- EXERCISE OBJECTIVE -
Only the lines from the one containing "Reconstruct the object" through the final line of the material below should be output, exactly as they stand.

- Stored data entries -
--------------------------------

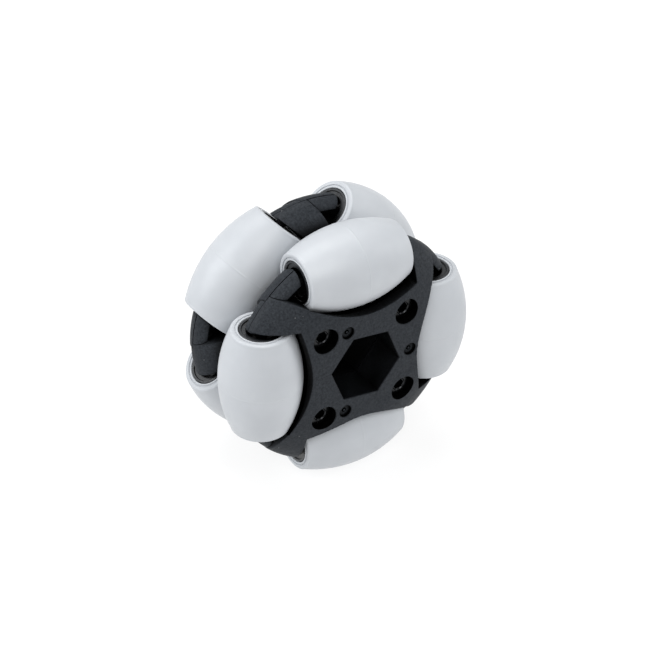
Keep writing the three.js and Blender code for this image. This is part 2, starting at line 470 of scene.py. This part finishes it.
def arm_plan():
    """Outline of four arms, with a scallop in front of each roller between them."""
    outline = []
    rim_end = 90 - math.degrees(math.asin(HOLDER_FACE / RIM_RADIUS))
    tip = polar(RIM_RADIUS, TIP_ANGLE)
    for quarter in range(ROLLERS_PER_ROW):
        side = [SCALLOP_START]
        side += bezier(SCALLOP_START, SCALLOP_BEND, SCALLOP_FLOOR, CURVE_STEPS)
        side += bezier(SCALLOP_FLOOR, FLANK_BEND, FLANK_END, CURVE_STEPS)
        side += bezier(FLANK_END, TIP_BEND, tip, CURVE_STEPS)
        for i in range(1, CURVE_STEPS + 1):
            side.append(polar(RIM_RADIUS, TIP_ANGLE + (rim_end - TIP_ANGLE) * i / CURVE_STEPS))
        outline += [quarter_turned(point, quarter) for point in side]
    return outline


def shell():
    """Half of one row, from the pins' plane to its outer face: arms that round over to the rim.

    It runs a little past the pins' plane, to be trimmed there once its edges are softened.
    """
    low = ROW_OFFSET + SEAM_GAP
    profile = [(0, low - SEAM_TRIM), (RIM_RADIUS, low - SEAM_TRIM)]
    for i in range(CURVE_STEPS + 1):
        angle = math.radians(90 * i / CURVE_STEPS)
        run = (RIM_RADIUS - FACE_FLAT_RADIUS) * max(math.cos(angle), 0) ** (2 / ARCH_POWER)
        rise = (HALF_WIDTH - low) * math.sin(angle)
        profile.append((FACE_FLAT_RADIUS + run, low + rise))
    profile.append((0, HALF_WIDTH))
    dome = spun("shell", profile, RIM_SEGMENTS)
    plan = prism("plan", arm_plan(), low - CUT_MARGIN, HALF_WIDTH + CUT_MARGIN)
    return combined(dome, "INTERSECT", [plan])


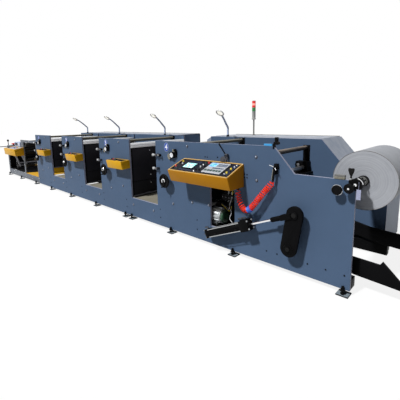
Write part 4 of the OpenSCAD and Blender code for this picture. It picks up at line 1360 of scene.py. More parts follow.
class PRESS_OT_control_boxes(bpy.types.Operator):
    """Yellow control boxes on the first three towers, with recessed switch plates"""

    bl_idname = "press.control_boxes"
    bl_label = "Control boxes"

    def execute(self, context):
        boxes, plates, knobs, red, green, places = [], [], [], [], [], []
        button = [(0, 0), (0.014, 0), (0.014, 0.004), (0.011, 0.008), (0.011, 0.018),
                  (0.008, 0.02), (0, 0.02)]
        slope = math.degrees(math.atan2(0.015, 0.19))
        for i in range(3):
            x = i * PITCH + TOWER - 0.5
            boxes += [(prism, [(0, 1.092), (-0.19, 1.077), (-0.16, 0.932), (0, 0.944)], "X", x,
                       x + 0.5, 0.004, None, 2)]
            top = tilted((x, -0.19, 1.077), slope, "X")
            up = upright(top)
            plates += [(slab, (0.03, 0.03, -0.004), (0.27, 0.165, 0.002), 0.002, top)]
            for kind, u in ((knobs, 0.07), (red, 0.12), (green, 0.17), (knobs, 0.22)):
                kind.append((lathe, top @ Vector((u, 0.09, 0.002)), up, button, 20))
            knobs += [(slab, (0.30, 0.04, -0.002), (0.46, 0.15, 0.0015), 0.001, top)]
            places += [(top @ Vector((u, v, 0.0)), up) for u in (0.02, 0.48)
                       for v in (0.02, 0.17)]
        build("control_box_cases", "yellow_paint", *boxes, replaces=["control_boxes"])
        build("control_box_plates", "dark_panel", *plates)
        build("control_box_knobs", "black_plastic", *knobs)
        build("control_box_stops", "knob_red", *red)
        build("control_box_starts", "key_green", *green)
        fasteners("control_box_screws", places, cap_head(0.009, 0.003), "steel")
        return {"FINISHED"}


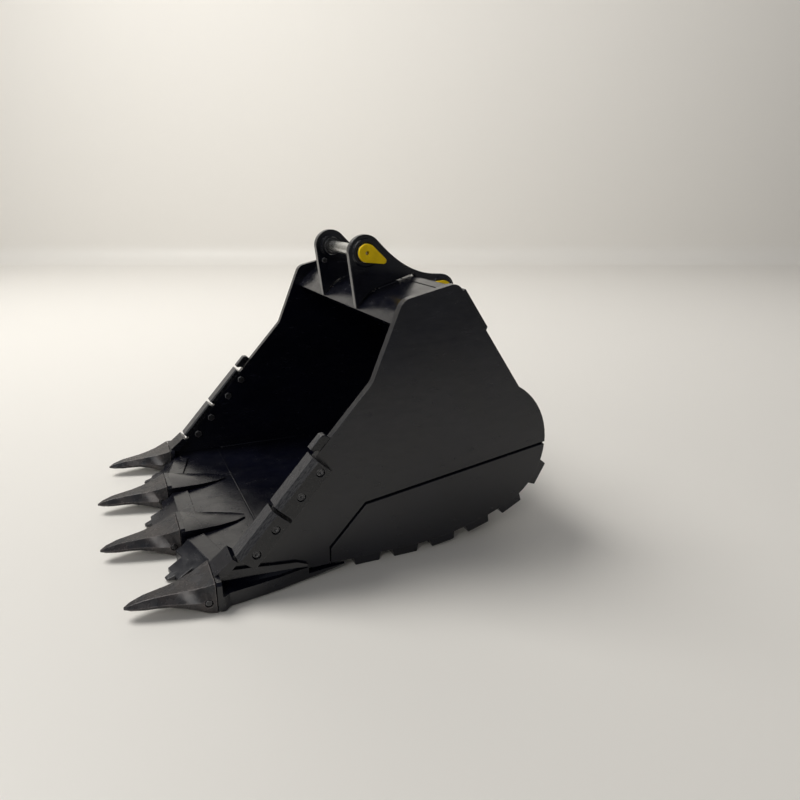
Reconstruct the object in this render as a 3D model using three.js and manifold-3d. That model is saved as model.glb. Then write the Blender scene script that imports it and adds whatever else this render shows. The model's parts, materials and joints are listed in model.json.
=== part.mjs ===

--------------------------------

- EXERCISE RESPONSE -
Reconstruct the object in this render as a 3D model using three.js and manifold-3d. That model is saved as model.glb. Then write the Blender scene script that imports it and adds whatever else this render shows. The model's parts, materials and joints are listed in model.json.
=== part.mjs ===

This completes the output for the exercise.